I have tried. I really have. But to no avail.

I just can’t adjust to Christmas in Florida – not the religious holiday, but the secular one featuring Santa, his reindeer, fake snowmen, gingerbread men, Charlie Brown and his friends, and any number of inflatable or Styrofoam characters populating front yards around the community. They seem to have taken over Central Florida like some sort of alien occupying force.

Then of course there are the lights.

The lights! The lights!

They’re scattered everywhere across the fronts of houses, adorning bushes, swirling around palm tree trunks and flashing from the fronds.

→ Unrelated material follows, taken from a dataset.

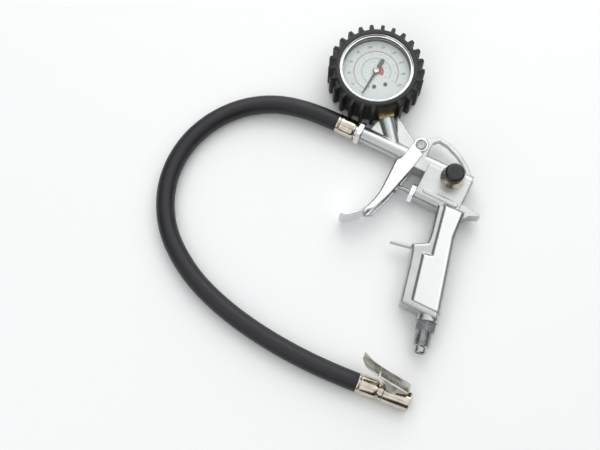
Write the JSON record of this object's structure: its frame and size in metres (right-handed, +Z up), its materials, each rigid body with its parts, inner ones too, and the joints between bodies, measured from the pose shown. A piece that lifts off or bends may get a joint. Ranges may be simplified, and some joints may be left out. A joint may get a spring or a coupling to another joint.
{
  "type": "tyre inflator gun",
  "caption": "Cast pistol-grip tyre inflator with a lever trigger, booted dial gauge, side bleed button, inlet nipple and a rubber hose ending in a clip-on chuck",
  "frame": {"origin": "middle of the base of the box round the gun, with the hose and chuck left out, on the surface it lies on", "axes": "+Z up off the surface it lies on; +X back along the barrel towards the hand; +Y up the gun towards the gauge"},
  "size_m": [0.2612, 0.2838, 0.036],
  "materials": {
    "cast_aluminium": "polished die casting",
    "chrome_steel": "bright chrome plate",
    "zinc_steel": "bright zinc plate",
    "steel": "plain turned steel",
    "brass": "pale turned brass",
    "nickel_brass": "nickel plate over brass, warm tint",
    "lever_steel": "yellow zinc plate, worn",
    "black_rubber": "matt moulded rubber",
    "hose_rubber": "smooth black rubber hose",
    "seal_rubber": "nitrile rubber",
    "black_plastic": "moulded black plastic",
    "clear_lens": "clear flat lens",
    "dial_white": "white enamelled dial with a plain scale",
    "needle_black": "black painted pointer"
  },
  "bodies": {
    "gun": {"gun_body": "cast_aluminium", "trigger_pin": "steel", "gland_nut": "zinc_steel", "gland_packing": "seal_rubber", "valve_sleeve": "brass", "valve_seat": "brass", "valve_spring": "steel", "bleed_collar": "nickel_brass", "bleed_spring": "steel", "gauge_case": "chrome_steel", "gauge_bezel": "chrome_steel", "lens_gasket": "seal_rubber", "gauge_lens": "clear_lens", "gauge_boot": "black_rubber", "gauge_stem": "brass", "bourdon_tube": "brass", "bourdon_tip": "brass", "movement_plates": "brass", "hairspring": "brass", "gauge_dial": "dial_white", "dial_screws": "steel", "needle_stop": "steel", "inlet_nipple": "steel", "hose_tube": "hose_rubber", "hose_fitting": "zinc_steel", "hose_end_gun": "hose_rubber", "hose_ferrule_gun": "zinc_steel", "hose_end_chuck": "hose_rubber", "hose_ferrule_chuck": "zinc_steel", "chuck_barb": "nickel_brass", "chuck_seal": "seal_rubber", "chuck_depressor": "brass", "chuck_body": "nickel_brass", "chuck_lever_pin": "steel", "chuck_spring": "steel"},
    "trigger_lever": {"trigger": "chrome_steel"},
    "valve_stem": {"push_rod": "steel", "poppet_seal": "seal_rubber", "valve_poppet": "brass"},
    "bleed_button": {"bleed_cap": "black_plastic", "bleed_stem": "brass", "bleed_seal": "seal_rubber"},
    "gear_sector": {"sector_gear": "brass"},
    "tube_link": {"gauge_link": "brass"},
    "needle": {"needle_spindle": "steel", "gauge_needle": "needle_black", "needle_cap": "brass"},
    "clip_lever": {"chuck_lever": "lever_steel"}
  },
  "joints": [
    {"name": "trigger_pull", "type": "hinge", "parent": "gun", "child": "trigger_lever", "pos_m": [0.01204, 0.03608, 0.0112], "axis": [0, 0, 1], "range_deg": [0, 8], "stiffness_Nm_per_rad": 0.8, "springref_deg": -5.73, "deforming": ["valve_spring"]},
    {"name": "valve_stroke", "type": "slide", "parent": "gun", "child": "valve_stem", "axis": [1, 0, 0], "range_m": [0, 0.0053]},
    {"name": "bleed_press", "type": "slide", "parent": "gun", "child": "bleed_button", "axis": [0, 0, -1], "range_m": [0, 0.002], "stiffness_N_per_m": 1500, "springref_m": -0.001, "deforming": ["bleed_spring"]},
    {"name": "sector_swing", "type": "hinge", "parent": "gun", "child": "gear_sector", "pos_m": [-0.04061, 0.06795, 0.0155], "axis": [0, 0, 1], "range_deg": [0, 54], "stiffness_Nm_per_rad": 0.002},
    {"name": "needle_turn", "type": "hinge", "parent": "gun", "child": "needle", "pos_m": [-0.04816, 0.07728, 0.0226], "axis": [0, 0, -1], "range_deg": [0, 270]},
    {"name": "link_swing", "type": "hinge", "parent": "gear_sector", "child": "tube_link", "pos_m": [-0.03425, 0.06931, 0.016], "axis": [0, 0, -1], "range_deg": [0, 54]},
    {"name": "chuck_clip", "type": "hinge", "parent": "gun", "child": "clip_lever", "pos_m": [0.07605, -0.14605, 0.01745], "axis": [0.0816, -0.7617, 0.6428], "range_deg": [0, 12], "stiffness_Nm_per_rad": 1.2, "springref_deg": -8.59}
  ],
  "couplings": [
    {"joint": "valve_stroke", "follows": "trigger_pull", "m_per_rad": 0.037},
    {"joint": "needle_turn", "follows": "sector_swing", "ratio": 5},
    {"joint": "link_swing", "follows": "sector_swing", "ratio": 1}
  ]
}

What is it about Floridians and Christmas lights? Do transplanted Yankees have some sort of strange need to bury themselves in lights? Are they overcompensating for the lack of snow and cold weather so familiar in their childhood?

How else to explain the cascading avalanche of green, red and white light that gives a strange twilight glow to neighborhoods well after sunset? How can you possibly get excited about a Santa sleigh of lights, pulled by blinking reindeer, piercing the night through the fog born of 100 percent humidity? Not exactly a veritable winter wonderland.

Then there are bushes covered with white lights blinking on and off in a kind of studied random pattern, which, if you watch long enough, can leave you nauseous. Small hedges are covered with red or green lights. Even worse are multi-colored arrangements that appear to have been created by monkeys throwing light bulbs at hedges, offering no recognizable pattern, only scattered bulbs in riotous forms.

One is reminded of those strange modern art “events” of the ’60s at which people threw various colors of paint at a canvas, which generally resulted in something that wasn’t quite art.

On top of a subdivision wall I saw a strange blue line the other night. It resembled a series of dots running for about 50 yards along the side of the road. I had never seen it before, and so I assume it had some mystical Christmas meaning that only certain “special” people could discern. Clearly I wasn’t one of them.

Just the other day I had an encounter with a new variation on Christmas decorations. I saw several cars adorned with antlers. Not those that come as trophies of the hunt, but synthetic ones sticking up from the roofs.

One car even had a red ball attached to the middle front grill, like is was Rudolph the Red-nosed Range Rover.  

Yeah, that really put me in the Christmas spirit.

This was not a transcendent moment taking me back to my childhood, but a torrent of tackiness reminding me just how far gone some Floridians are as they struggle in vain to convince themselves that it really is Christmas, even if Santa is wearing a swimsuit and catching a wave.

Such an image has been immortalized with a new holiday recording carrying the off-putting title, “Christmas in the Sand.” Somehow I don’t think it will become a classic, but then who other than Gene Autry thought Rudolph” would become better known than the three kings?  

The single most amazing piece of schlock I’ve seen over the years is a neon sign spelling out “Happy Birthday Jesus,” in the distinctive neon script used to spell out “Miller High Life” in the windows of neighborhood taverns. Such tackiness has no peer.

Perhaps it’s time to send the worst offenders off to Maine or Minnesota for a two-week stint of deprogramming amidst the delights of a December blizzard. They obviously need help, having failed to make the adjustment to Christmas in Florida as they continue to insist that artificial Christmas trees, blinking lights, and Styrofoam snowmen are essential to the season.

I do like Christmas but just not in these conditions, where Santa is more likely to sweat bullets than sort out who has been naughty or nice.

Merry Christmas, everyone!

Aren’t you glad it only comes once a year?